Nun arbeitet sie nüchtern und ohne Umwege für den großen Erfolg ihrer Athleten. Wenn sie etwas sagt, hat das einen Sinn. Sie mag kein Gelaber, sie vergeudet keine Zeit – und nach dem Sieg lässt sie die Sau raus.

Eine gute Frau für den Sport.

An dem Tag, an dem die Athletin Liebhardt Gold gewinnt,  schaut die coole Steffi hinunter zu ihrer Franziska im schwarz-rot-goldenen Fahnen-Cape und ist sehr gerührt.

Was für eine bewundernswerte Frau diese Franziska Liebhardt doch ist.
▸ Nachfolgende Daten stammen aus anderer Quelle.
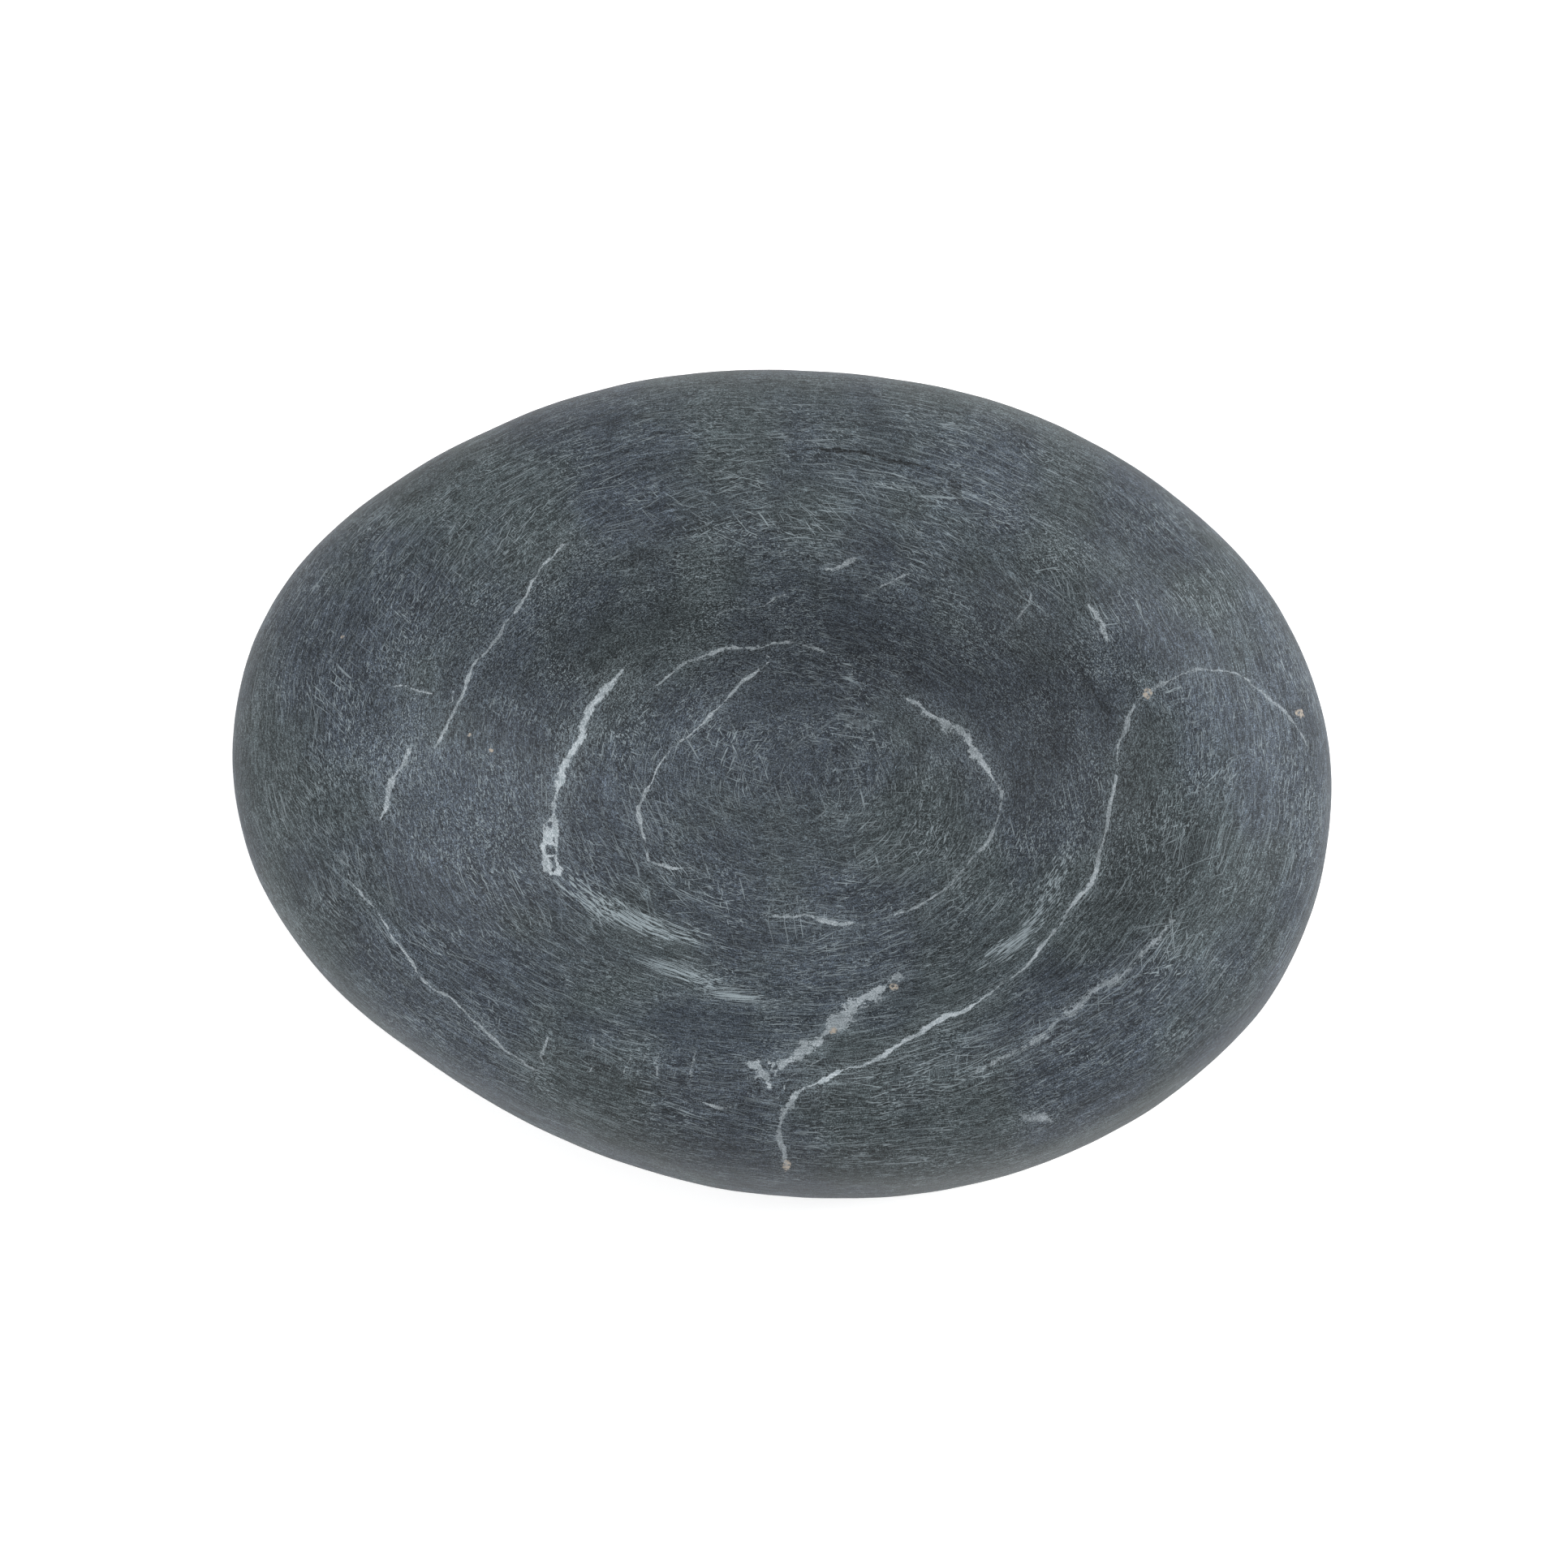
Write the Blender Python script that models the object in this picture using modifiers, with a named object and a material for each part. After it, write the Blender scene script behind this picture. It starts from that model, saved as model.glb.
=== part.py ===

Im April dieses Jahres hielt die Sportlerin im Frankfurter Hotel Lindner bei der Verleihung des Helmut-Werner-Preises die Laudatio auf den Heidelberger Transplantationsmediziner Professor Dr. Burkhard Tönshoff. Die Auszeichnung wird von der Kinderhilfe Organtransplantation (KiO) an Menschen vergeben, die sich in besonderem Maße um die Belange von Kindern und Jugendlichen vor oder nach einer Transplantation verdient gemacht haben.

Die Sportlerin erzählte von den schlimmsten Momenten ihres Leben: „Ich habe mich damals entschieden, um mein Leben zu kämpfen und bin heute froh, dass ich es gemacht habe.“ Sie sagte, und es war mucksmäuschenstill im Saal: „Immer wenn ich höre, es geht nicht, denke ich: Jetzt erst recht.”

Nun ist Schluss mit dem Leistungssport. Es geht nicht mehr. “Die Kugel fällt zu früh runter.” Nun sieht sie das Video an und holt sich Kraft aus dem Glück von Rio. Franziska Liebhardt lächelt. “Wenn ich etwas gelernt habe, dann ist es das Kämpfen. Gut so!”